Meteorites: International law and regulations

Although meteorites are now considered as scientific objects, they still bear a strong and powerful symbolic meaning due to their extraterrestrial provenance. The present article focuses on their legal status, in other words the collection of rules, very diverse in nature, which are applicable to them. Despite a growing international market, the question of meteorites is often ignored or regarded as a detail in international relations and is rarely taken explicitly into account in negotiations and treaties. This relative neglect explains why a non‐State player, the Meteoritical Society, has taken methodological initiatives into meteoritic science and has effectively become a regulator of meteorite naming and acceptance, with a global scope. We show that to understand the legal status of meteorites, it is necessary to consider them under the prism of public international law, transnational law, and national law.

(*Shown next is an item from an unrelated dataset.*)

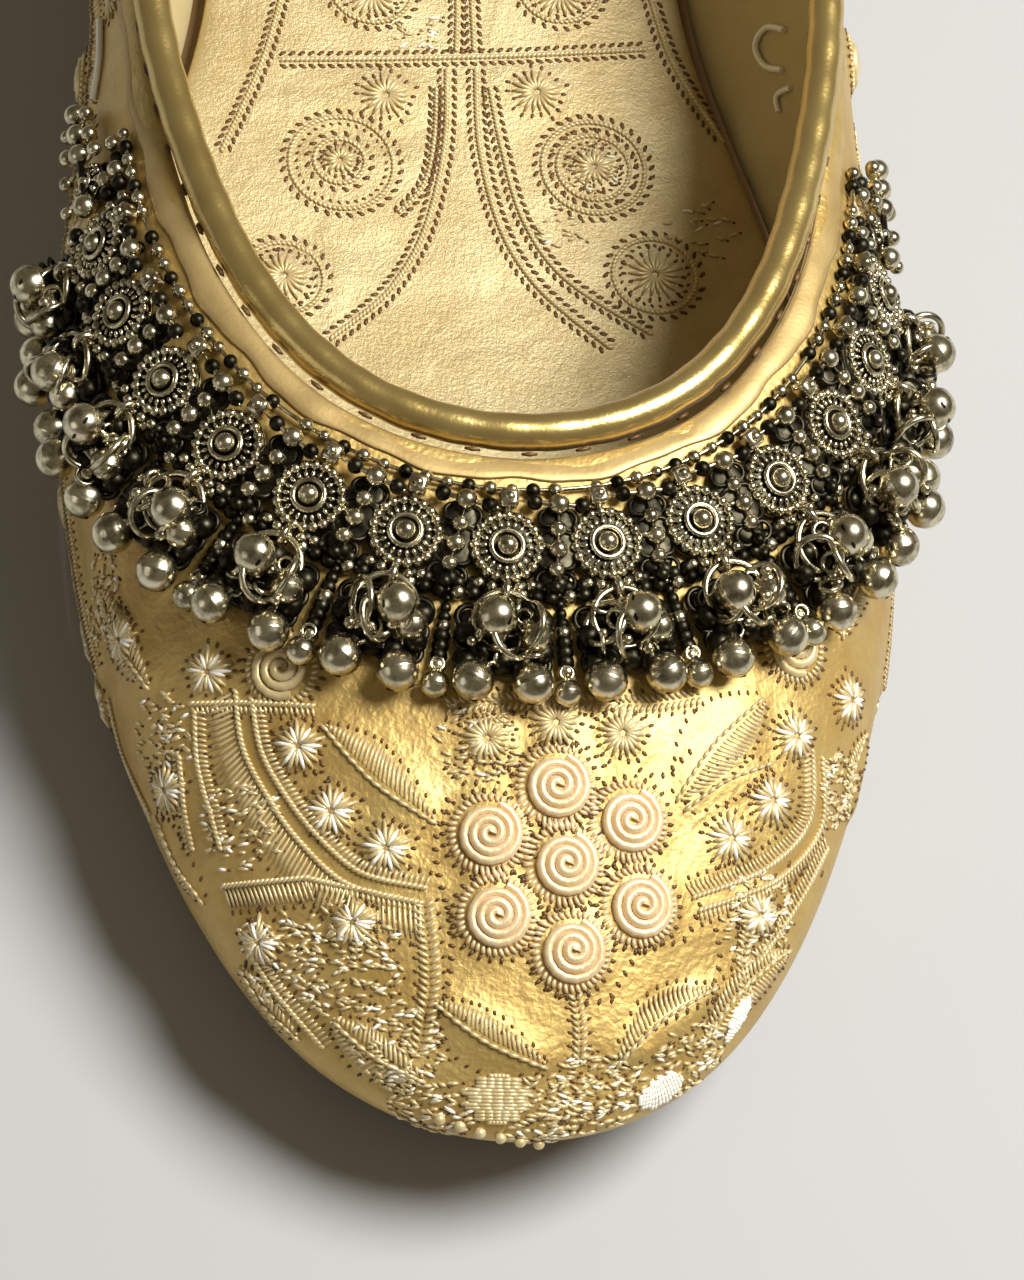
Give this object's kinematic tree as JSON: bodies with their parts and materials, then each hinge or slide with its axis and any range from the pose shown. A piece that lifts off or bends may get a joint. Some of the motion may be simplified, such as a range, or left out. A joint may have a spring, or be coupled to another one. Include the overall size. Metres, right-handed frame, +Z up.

We conclude that, despite the universality of meteorites as extraterrestrial objects, the variability of legal rules applicable to meteorites depending onto which territory they fall or where they are found. We note, however, that there is a trend toward regulatory uniformity in the scientific analysis of meteorites, which frames the practices of researchers and regulates traders’ activities. Finally, we contend that a meteorite remains a badly defined legal object, because it can be viewed under many angles: as an object susceptible to private appropriation, as a “common thing” (res communis), or as an element of national heritage.